To answer your more specific questions:
A: Can read() type file i/o be further optimized beyond the posix_advise calls on Linux, or having tuned the disk scheduler, VMM and posix_advise calls is that as good as we can expect?
That's as good as it gets with regard to telling the kernel what to do from userspace. The rest is up to you: buffering, threading etc. but it's dangerous and probably unproductive guess work. I'd just go with splicing the files into a pipe.
B: Are there systematic ways for mmap to better deal with very large mapped data?
Yes. The following options may give you awesome performance benefits (and may make mmap worth using over read, with testing):
MAP_HUGETLB
Allocate the mapping using "huge pages."
This will reduce the paging overhead in the kernel, which is great if you will be mapping gigabyte sized files.
MAP_NORESERVE
Do not reserve swap space for this mapping. When swap space is reserved, one has the guarantee that it is possible to modify the mapping. When swap space is not reserved one might get SIGSEGV upon a write if no physical memory is available.

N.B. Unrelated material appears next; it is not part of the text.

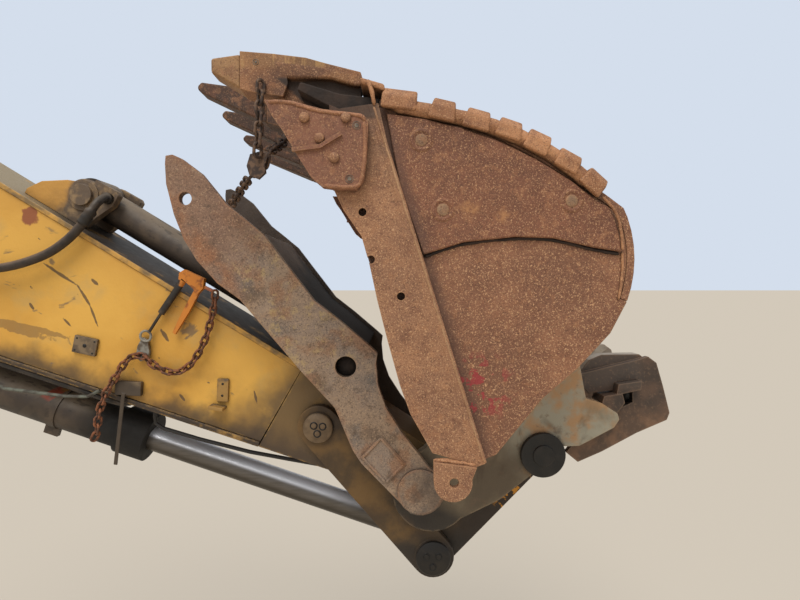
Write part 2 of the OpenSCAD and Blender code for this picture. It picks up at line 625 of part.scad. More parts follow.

This will prevent you running out of memory while keeping your implementation simple if you don't actually have enough physical memory + swap for the entire mapping.**
MAP_POPULATE
Populate (prefault) page tables for a mapping. For a file mapping, this causes read-ahead on the file. Later accesses to the mapping will not be blocked by page faults.
This may give you speed-ups with sufficient hardware resources, and if the prefetching is ordered, and lazy. I suspect this flag is redundant, the VFS likely does this better by default.

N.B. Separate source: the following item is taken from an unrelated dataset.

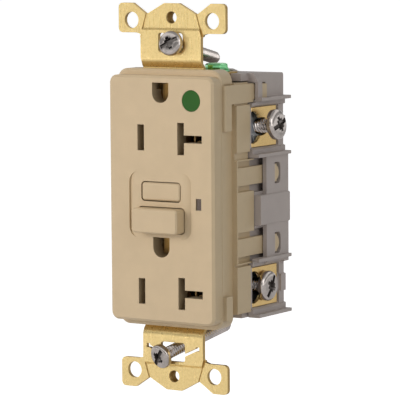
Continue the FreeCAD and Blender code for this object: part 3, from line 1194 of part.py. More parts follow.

Perhaps using the readahead system call might help, if your program can predict in advance the file fragments it wants to read (but this is only a guess, I could be wrong).
And I think you should tune your application, and perhaps even your algorithms, to read data in chunk much bigger than a few kilobytes. Can't than be half a megabyte instead?
The problem here doesn't seem to be which api is used. It doesn't matter if you use mmap() or read(), the disc still has to seek to the specified point and read the data (although the os does help to optimize the access).
mmap() has advantages over read() if you read very small chunks (a couple of bytes) because you don't have call the os for every chunk, which becomes very slow.
I would also advise like Basile did to read more than 2kb consecutively so the disc doesn't have to seek that often.

Manipulating data in Memory instead of file

consider the function below:
int Func(char* filename);
int Func(FILE* filepointer);
these two do the same, reads alot of data from the given file (by name or pointer), analyze he result, and returns it.
I wanna call this function with lots of different data. Therefore I should write data into file, then pass the new filename to Func. but data is huge and reading and writing in hard is very slow. actually the analyze time is much less than I/O.
can I get rid of save/load data all the time by any means?
for example by making a FILE* pointer which points somewhere in Memory?
Update: obviously I don't have the source code of Func! It's a DLL call.
You could use memory-mapped file technique or something like boost::iostreams with custom memory sinks / sources.
Actually, the second variant is a lot more flexible, but sometimes all that flexi- and versatibility is simply not needed.
In many operating systems you can use an in-memory filesystem such as tmpfs -- and in Windows "temporary files" (opened with the appropriate flags, then rewound rather than closed) behave similarly (i.e., can stay in memory).
However, there isn't all that much to be gained there compared to writing (with lots of buffering) and reading (ditto) sequentially from an un-fragmented disk, for large files -- tmpfs's performance advantages are mostly for small files. If your performance is very bad, either the disk is horribly fragmented, or (perhaps more likely these days of self-adjusting filesystems) you're not using buffering appropriately (possibly just not buffering enough). (of course, both factors could be in play). Modern devices and filesystems can have awesome performance when just streaming huge buffers to and from memory, after all.
For a given amount of RAM devoted to buffering, you can get better performance (for what from app level look like huge numbers of tiny writes and reads) if that RAM is in userland in your app's address space (rather than under kernel control e.g. in a tmpfs), simply because you'll need fewer context switches -- and switches from user to kernel mode and back tend to dominate runtime when the only other ops performed are copies of small amounts of memory back and forth. When you use very large buffers in your app's stdio library, your "I/O" amounts to userland memory-memory copies within your address space with very rare "streaming" ops that actually transfers those buffers back and forth.